The problem is this: Your younger brother, a respected medical specialist, was shot dead more than two years ago. And your mother still doesn’t know.
It’s torturous. But telling her would kill her, and you just can’t lose anyone else. So the heartbreaking weekly charade continues.
This story, which unfolded in a Brisbane court this week, shows the power of victim impact statements, which are handed down in courts the world over every day.
Too often, perhaps, the focus is on the perpetrators; not the husbands and wives and children and parents left behind.
In this case, the culprits were three youths who arrived at Dr Luping Zeng’s Brisbane home shortly before midnight in April 2019.

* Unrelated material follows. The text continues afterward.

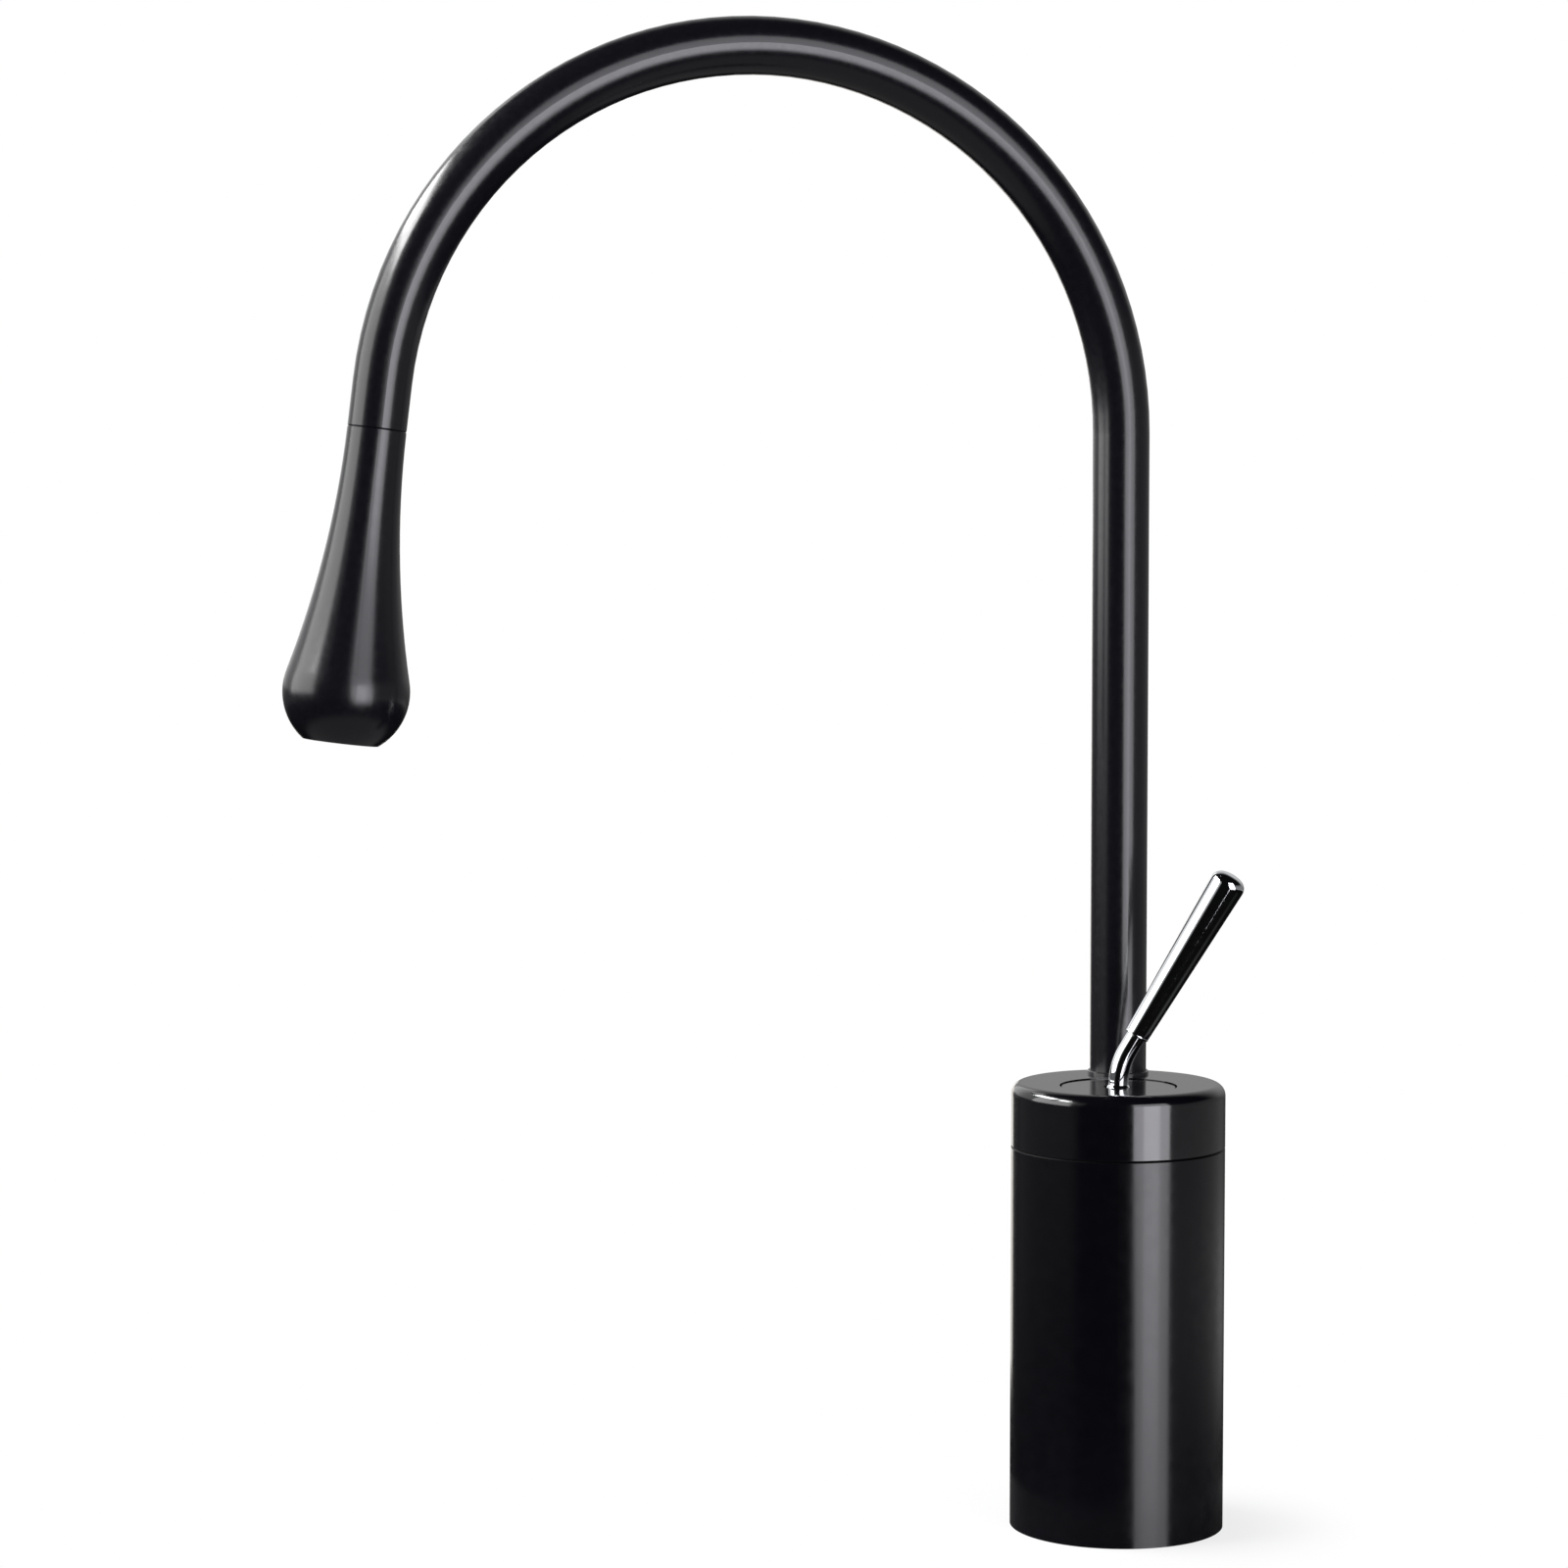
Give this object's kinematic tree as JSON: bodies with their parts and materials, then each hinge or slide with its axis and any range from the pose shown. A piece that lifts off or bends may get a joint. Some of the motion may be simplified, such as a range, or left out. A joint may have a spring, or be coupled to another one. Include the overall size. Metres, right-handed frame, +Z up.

They came ready, planning to steal his car. One had a machete. Another a baseball bat, and the third youth, a teenager, was carrying a shotgun.
He shot Dr Zeng who was standing in his garage, packing his car for the next day’s work.
The youths – two of whom were on probation for other offences at the time – have been sentenced to ridiculously short periods in jail – seven, eight and 10 years – but with the way the system works, they’ll be free long before that.
One of them, at 17, is even protected by anonymity because of his age.
But put the perpetrators aside for a moment, because the focus on them often hides the absolute anguish felt by those left behind.
And perhaps if we understood that more, we’d all be demanding tougher sentences.
Dr Zeng’s wife will never feel safe again, telling the court she was traumatised and now just a “hollow person’’.
“I’ve been sentenced to life without my soulmate. The enormity of his loss is something I keep in my broken heart.’’
The sound of the gun, on a quiet suburban night, haunts his daughters every single day. And his brothers, who make that call to their mother every Saturday, know they have to keep doing it.
They had to pretend, they told the court. They had to maintain the fiction their brother was still alive. It was the highlight of their mother’s week, and they couldn’t lose her too.
It doesn’t matter about the age of the victim, or where they live – this heartache spans cultures and countries and families.
Susan Everard also showed that this week, after UK police officer Wayne Couzens was sentenced to life for the abduction, rape and murder of her 33-year-old daughter Sarah.
“I am broken hearted,’’ she said in a victim impact statement.
“She was my precious little girl, our youngest child. The feeling of loss is so great it is visceral. We have kept her dressing gown – it still smells of her and I hug that instead of her.’’
Susan told the court that her daughter’s murder played out in her mind, on loop.
“I wonder when she realised she was in mortal danger; I wonder what her murderer said to her. When he strangled her, for how long was she conscious, knowing she would die?’’
No mother should ever have to utter those words.
And victim impact statements should be widely available so that we can truly measure the heartache behind violent crime, wherever it occurs.